Note that the k > 0 is important because ax² + bx + c has either a min OR max at x = -b/(2a). What determines whether it is a min or max is the sign of the second derivative which is 2a. Since a = 3k and k is positive, the value is a min at x=-b/(2a)

Thanks for explaining that better than me. It's all about team work to get through to these students.

 

[Steven G]

to find the value of x for min quadratic is x=-b/2a.i heard this from only you,thanks

This x =-b/(2a) value is the max or min of a quadratic. You definitely heard this before. But as a calculus student you can now understand the proof!

Let y= ax^2+bx+c. The max or min will be when the derivative = 0 (although you should check that it is not a pt of inf which actually is absurd for a quadratic)

Set y' = 2ax + b =0

Solving 2ax + b = 0 yields that x=-b/(2a)

 

[bhuvaneshnick]

thank you all

 

[Steven G]

you mean that f'(x)>0 for -infinity <x<infinty ? Yes

to find the value of x for min quadratic is x=-b/2a.i heard this from only you,thanks




if f`(x) is cubic , you would have said that k should negative ? or you would have decided that based on from equation? But f'(x) is quadratic

.

 

[stapel]

differentiating first time and equating to 0
0=3kx² -18x+9
now do i want to find k...?

I apologize for the confusion in this thread. To answer your question:

Yes, now that you've found the derivative of the original function and have set the results equal to zero, you want to find the values for k which ensure that the derivative is never negative. So you plug this quadratic into the Quadratic Formula:

. . . . .\(\displaystyle x\, =\, \dfrac{-(-18)\, \pm\, \sqrt{(-18)^2\, -\, 4(3k)(9)\,}}{2(3k)}\, =\, \dfrac{18\, \pm\, \sqrt{324\, -\, 108k\,}}{6k}\)

But, really, you only need the discriminant (the part inside the square root), because that's the part that determines the type of solution that the quadratic has: two different real numbers, one real number repeated, or complex values.

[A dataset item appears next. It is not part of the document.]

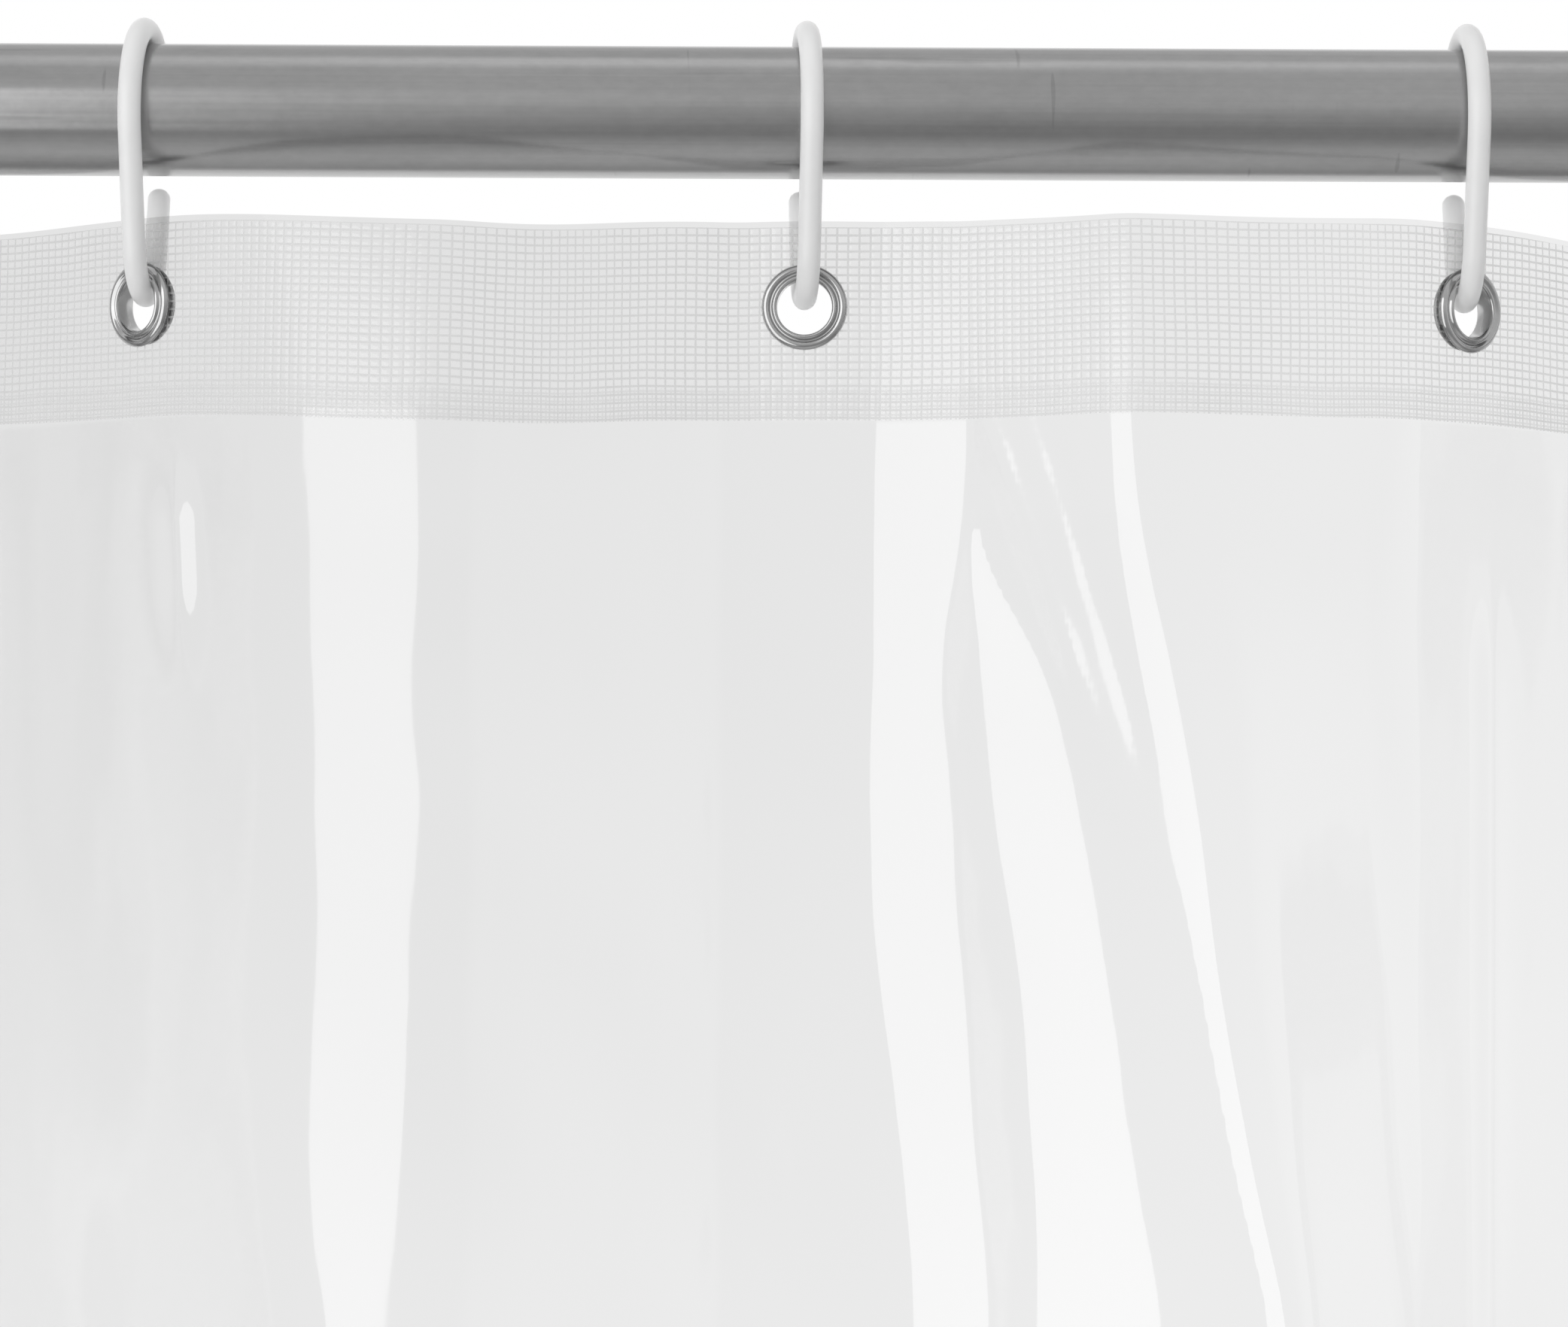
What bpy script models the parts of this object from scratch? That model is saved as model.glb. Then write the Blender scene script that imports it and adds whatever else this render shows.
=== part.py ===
"""Clear vinyl shower curtain with a mesh-reinforced header, hung on a fixed rod by twelve C-shaped rings.

Frame: metres, +Z up, X along the rod, -Y the room side. The origin is the middle of the left wall flange's back.
"""

import math

import bmesh
import bpy
from mathutils import Matrix, Vector

# Rod: a round tube whose ends sit in two flanges that are screwed to facing walls.
WALL_TO_WALL = 1.524
ROD_RADIUS = 0.0127
ROD_WALL = 0.0012
FLANGE_RADIUS = 0.032
FLANGE_PLATE = 0.003
SOCKET_LENGTH = 0.022
SOCKET_WALL = 0.0035
FLANGE_CHAMFER = 0.001
WALL_SCREW_HOLE_RADIUS = 0.0023
WALL_SCREW_CIRCLE = 0.0242
WALL_SCREW_COUNT = 3
GRUB_SCREW_RADIUS = 0.002

# Rings: one open C of moulded bar each, a large arc over the rod and a small one through the eyelet.
RING_COUNT = 12
RING_PITCH = 0.127
RING_BELOW_ROD = 0.0216
RING_TOP_SLACK = 0.0023
RING_BOTTOM_INNER_RADIUS = 0.0095
BAR_WIDTH = 0.0044
BAR_DEPTH = 0.0046
RING_MOUTH_TOP = -0.0020
RING_TIP_BELOW_ROD = 0.0006
RING_REST = 0.0005
RING_YAW_DEG = (-3, 2, -2, 3, -2, -4, 4, 2, -3, 1, -4, 2)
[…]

In order for the function to always be increasing "in" each interval, the derivative must be positive "in" each interval. For that to be the case, the derivative can only be zero at the interval endpoints, and the derivative must be positive everywhere else. If a quadratic has two real-number solutions, then you know (from experience) that the graph crosses the x-axis. In such a case, a positive quadratic (that is, an upward-opening parabola) must pass below the x-axis and take on negative y-values. This is not what you want in this case.

If the quadratic has complex-valued solutions, then you know (from experience) that the graph never touches the x-axis. Then the derivative, in this case, would be positive everywhere. But the exercise only specified that the derivative needs to be positive "in" the intervals; your solution needs to allow for the possibility that the derivative is zero at the interval endpoints.

The discriminant, the "324 - 108k" part of the solution expression, gives complex-valued solutions when it is negative, gives two different real-valued solutions when it is positive, and gives one (repeated) real-valued solution when it equals zero. In your case, what sort of solution must the quadratic equation have? So what sort of value must you have inside the square root?

Yes, 324 - 108k must equal zero in order to allow the derivative to equal zero or be less than zero in order to require the derivative always to be positive. So solve that inequality to find your solution.

 

[HallsofIvy]

This x =-b/(2a) value is the max or min of a quadratic. You definitely heard this before. But as a calculus student you can now understand the proof!

Let y= ax^2+bx+c. The max or min will be when the derivative = 0 (although you should check that it is not a pt of inf which actually is absurd for a quadratic)

Set y' = 2ax + b =0

Solving 2ax + b = 0 yields that x=-b/(2a)

You should be able to prove that before taking calculus: complete the square!

y= ax^2+ bx+ c= a(x^2+ (b/a)x)+ c= a(x^2+ (b/a)x+ b^2/(4a^2)- b^2/(4a^2))+ c

= a(x^2+ (b/a)x+ b^2/(4a^2))- b^2/4a+ c= a(x+ b/(2a))^2+ c- b^2/(4a).

That is -b^2/(4a) when x= -b/(2a) and, since a square is never negative, for any other x is, if a> 0, larger (so that x=-b/(2a) gives the function minimum) or, if a< 0, less (so that x= -b/(2a) gives the function maximum.